The Islamic Supreme Council of Iraq (formerly the Supreme Council for the Islamic Revolution in Iraq), another Shiite Islamist group whose leadership was exiled until 2003, is backing Maliki for the moment. Since the US departure, Maliki’s government has issued an arrest warrant for Sunni Vice President Tariq al-Hashemi and he’s called for Deputy Prime Minister Saleh Mutlaq, another leading Sunni politician, to be removed from his post. He appears to be pursuing a strategy of consolidation, but he won’t be unopposed.
2. Muqtada al-Sadr
Muqtada al-Sadr is the son and grandson of renowned Shiite clerics, and the family’s popularity was clear the moment Baghdad fell in 2003, with the teeming Baghdad Shiite slum of Thawra (Revolution) immediately renamed “Sadr City” by residents. His base is very much the urban Shiite poor, and in his rivalries with other Shiite politicians, he emphasizes his ties to the working class and the fact that he never fled the country for comfortable exile under Saddam.
Middle East historian Juan Cole once described the movement around him as a kind of “Shiite Maoism,” reflecting both his focus on the dispossessed and militancy. His Mahdi Army militia was ruthlessly efficient in cleansing parts of Baghdad and other cities of Sunni Arabs at the height of Iraq’s civil war. Though the Mahdi Army is now formally disbanded, there’s little doubt he can call on skilled gunmen if there’s need for it.
Mr. Sadr kicked his 40 seats in parliament to Maliki’s side in the battle to form the government in 2010, extracting eight cabinet seats in exchange that he’s since used to generate money and support for his cause (Iraq’s political parties use government ministries as fundraising and patronage vehicles). This week, a top aide to Sadr called for new elections, charging Maliki is mishandling the country. Whether that’s a serious demand, or a ploy to extract more cabinet seats from Maliki (who is mulling unilaterally dumping his Sunni ministers), remains to be seen.
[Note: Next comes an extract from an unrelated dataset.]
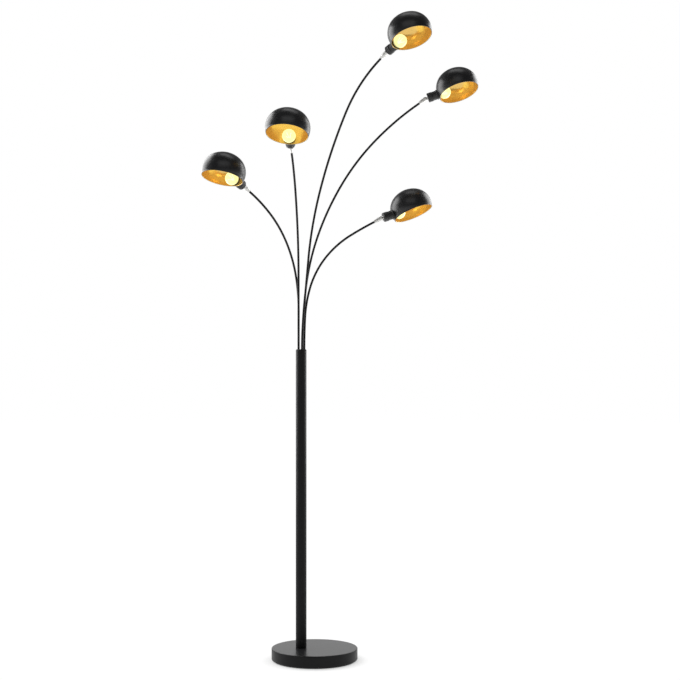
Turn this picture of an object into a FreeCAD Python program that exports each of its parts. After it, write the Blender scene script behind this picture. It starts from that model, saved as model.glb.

But Sadr’s ultimate ambitions remain undiminished, and any alliances he makes will be uneasy ones.
3. Iyad Allawi and the Iraqiyya bloc
The Iraqiyya electoral bloc, led by the former Baathist Iyad Allawi, was the great Sunni Arab hope in the last election and the group won a plurality of the vote as the Shiite vote split between three different lists. The bloc is very much a big tent, with Tariq al-Hashemi of the Iraqi Islamic Party (similar in outlook to Egypt’s Muslim Brotherhood) working with Mr. Allawi (a not particularly religious Shiite) and Saleh Mutlaq, a secular-leaning former Baathist who broke with the party 30 years ago over its discrimination against Shiites.
But the group was stymied in its effort to form a government, and is now under seige. Mr. Hashemi is in Kurdistan avoiding an arrest warrant on what he says are trumped up charges of running a death squad, Mr. Mutlaq is facing a no confidence vote from Maliki’s allies in parliament, and Allawi – one of the closest allies the US has left in Iraq – near the end of his rope. He told Al Arabiya satellite channel that he favors early elections now as a way out of Iraq’s growing political crisis. A reminder of the dangers of sectarian competition heating up again was multiple bombings in Baghdad in mid-December that killed 72 people, one of the two bloodiest days in the country of 2011. The attack was almost certainly carried out by Sunni Arabs, given the targets, and the Islamic State in Iraq, a group loosely affiliated with Al Qaeda, claimed it was responsible.
4. The Kurds
The two major powers in Kurdish politics are the Patriotic Union of Kurdistan (PUK) of Jalal Talabani and the Kurdish Democratic Party (KDP) of Massoud Barzani. Within Kurdistan they jockey for power (and fought a blood civil war in the 1990s) but on the national stage they present a relatively united front, focused largely on securing Kurdish autonomy, lobbying for an extension of their territory, and ensuring that a maximum amount of oil revenue stays at home.
In the battle for control of Baghdad, they’ll probably seek to play a balancing role, not interested in seeing a completely dominant sect emerge. In Kurdistan, they’ve been dealing with democracy challenges of their own, with a rise in the arrests of journalists and political activists by Kurdish security forces this year.